Implementing math functions for various things is simple enough. `int mul(int,int);`

, `int pow(int,int);`

, even `double div(float,float);`

are easy to do and can be implemented with loops or recursion. (These are the same methods used to perform these functions by hand or in the head.) To multiply, just repeatedly add the number. To divide, repeatedly subtract it. To get the power, repeatedly multiply. And so on.

One mathematical function that I’ve always wondered about however is roots. For example, how would you write a function to calculate the square (or cube, etc.) root of a number (ie, `double root(float num, float root);`

)? I tried looking around and could not find an algorithm or method of doing this.

When I try to calculate a root by hand, I usually use the guess method (start with an approximate number, add a fraction, multiply, see how far off it is, add a smaller fraction, multiply, check again, and repeat until satisfied). I suppose that could work, but surely there is a better—and faster—method (regardless of how much faster a computer can do it than by hand).

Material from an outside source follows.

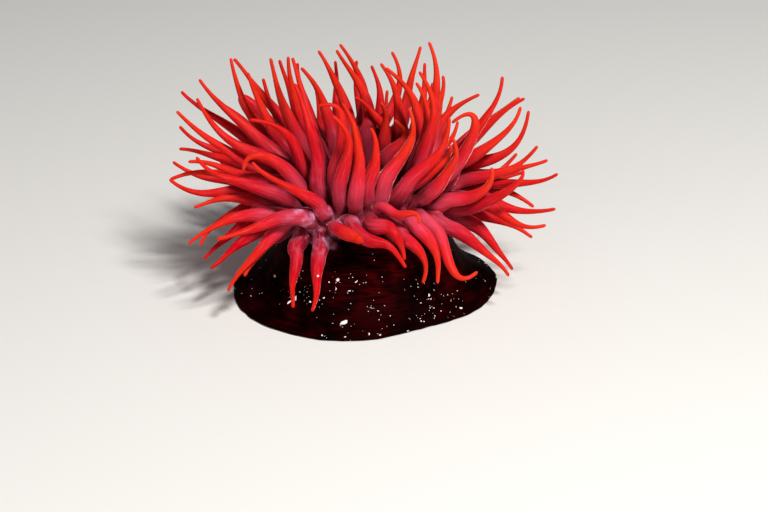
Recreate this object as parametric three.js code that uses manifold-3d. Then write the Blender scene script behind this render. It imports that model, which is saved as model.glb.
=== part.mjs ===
// Beadlet anemone, open, at life size. Millimetres, +Z up.
// The origin is the middle of the sole, on the surface that the animal sits on.
// Its broad datum view is along +Y: the front is -Y, and +X is on the right.

import * as THREE from "three";
import { mergeVertices } from "three/addons/utils/BufferGeometryUtils.js";
import Module from "manifold-3d";

const wasm = await Module();
wasm.setup();

// ---------------------------------------------------------------- driving dimensions
const RIGHT_ANGLE = Math.PI / 2;
const HEX_STEP = 15;                 // degrees between two roots of one ring of 24
const RING_COUNT = 24;

const SOLE_RADIUS = 26;
const LOBES = [                      // bearing, reach and half width in degrees of each lobe of the sole
  { bearing: -60, reach: -2.6, width: 24 },
  { bearing: 6, reach: 0.7, width: 20 },
  { bearing: 50, reach: -3.2, width: 20 },
  { bearing: -115, reach: 0.7, width: 30 },
  { bearing: 212, reach: 1.3, width: 28 },
];
const LOBES_FADE_AT = 10;            // height at which the column is round
const SOLE_HEIGHT = 2;
const COLUMN_TOP = 13.6;
const COLLAR_TOP = 15.6;
const DISC_TOP = 17;
const ROUND_STEPS = 32;
const MOUTH_STEPS = 18;

const SOLE_PROFILE = [[SOLE_RADIUS, 0], [SOLE_RADIUS + 0.1, 0.5], [25.2, 1.2], [23.6, SOLE_HEIGHT]];
const COLUMN_PROFILE = [
  [23.6, SOLE_HEIGHT], [21.4, 3.6], [19.6, 5.4], [18.3, 7.6], [17.3, 10], [16.2, 12], [15.7, COLUMN_TOP],
];
const COLLAR_PROFILE = [[15.7, COLUMN_TOP], [16.5, 14.8], [16.3, COLLAR_TOP]];
const DISC_PROFILE = [[15, COLLAR_TOP], [15, DISC_TOP]];
const MOUTH_PROFILE = [
  [8.6, DISC_TOP], [7.6, 17.4], [5, 17.9], [3.4, 18.8], [2.5, 19.1], [1.7, 18.7], [1.1, 17.7],
];
const MOUTH_DEPTH = 17.4;
const MOUTH_SLIT = 0.7;              // across the slit, as a share of its length

const BEAD_HEIGHT = 14.8;
const BEAD_REACH = 17.3;
const BETWEEN_BEADS = 16.2;
const BEADS_HIDDEN = [190, 345];     // no bead has filled out between these bearings

// tentacles
const TIP_RADIUS = 0.33;
const BULGE_AT = 0.22;               // the share of the way at which a tentacle has its full girth
const SWELL = 0.16;                  // how far a tentacle arches towards or away from the front, as a share
const HANGING = -4;                  // a tip this far below its root hangs, and arches by more
const HANGING_SWELL = 0.22;
const STUB_LENGTH = 14;              // a tentacle drawn in to less than this is blunt
const WANDER = 0.35;                 // how far a tentacle's own bends go, and how many waves they make
const WAVES = 1.4;
const STEM_RADIUS = 0.8;             // the part of a root inside the margin
const SIDES = 5;
const RING_SPACING = 24;             // length for each ring of corners, and degrees of turn for each more
const RING_TURN = 80;
const FINE_STEPS = 48;
const TIP_ROUNDING = 1.5;            // length of a tip's rounded end, as a share of its radius
const PRISM_GAIN = 1.05;             // a five-sided tube as wide as the round one
const SAMPLES = 25;
const SPARE = 0.35;                  // free water between two tentacles
const SPACING_ROUNDS = 36;
const EVENING_PASSES = 14;
const PRESS_STEPS = 5;               // checks along each straight stretch for tentacles that still touch
const PRESS_GAP = 0.25;
const THINNEST_SHARE = 0.55;
const THINNEST_RADIUS = 0.27;

// the datum plane leans back by VIEW_RISE, and is sighted from VIEW_DISTANCE
const VIEW_RISE = THREE.MathUtils.degToRad(25);
const VIEW_DISTANCE = 450;
const SIGHT_ACROSS = 3.8;
const SIGHT_UP = 5.4;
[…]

Obviously LUTs are not relevant since it would have to be generic enough to take any operands (unless you are writing a game with a finite set of data). The Wikipedia article mentions the guess method and lists some ancient ones (from long before computers were invented) as well as some pure math and even calculus methods (including some that have “infinity” as a component). The only ones that seem to have anything to do with electronics use tricks or logirithms. (And that’s just for *square-roots*, let alone cube-roots, and such.)

Is there no easy root calculation method? How do calculators do it? How do computers do it? (No, simply doing `double pow(a,0.5);`

won’t work because then how would `double pow(float,float)`

be implemented?)

Am I just incorrectly grouping root functions with simpler functions? Are they more complex than they seem?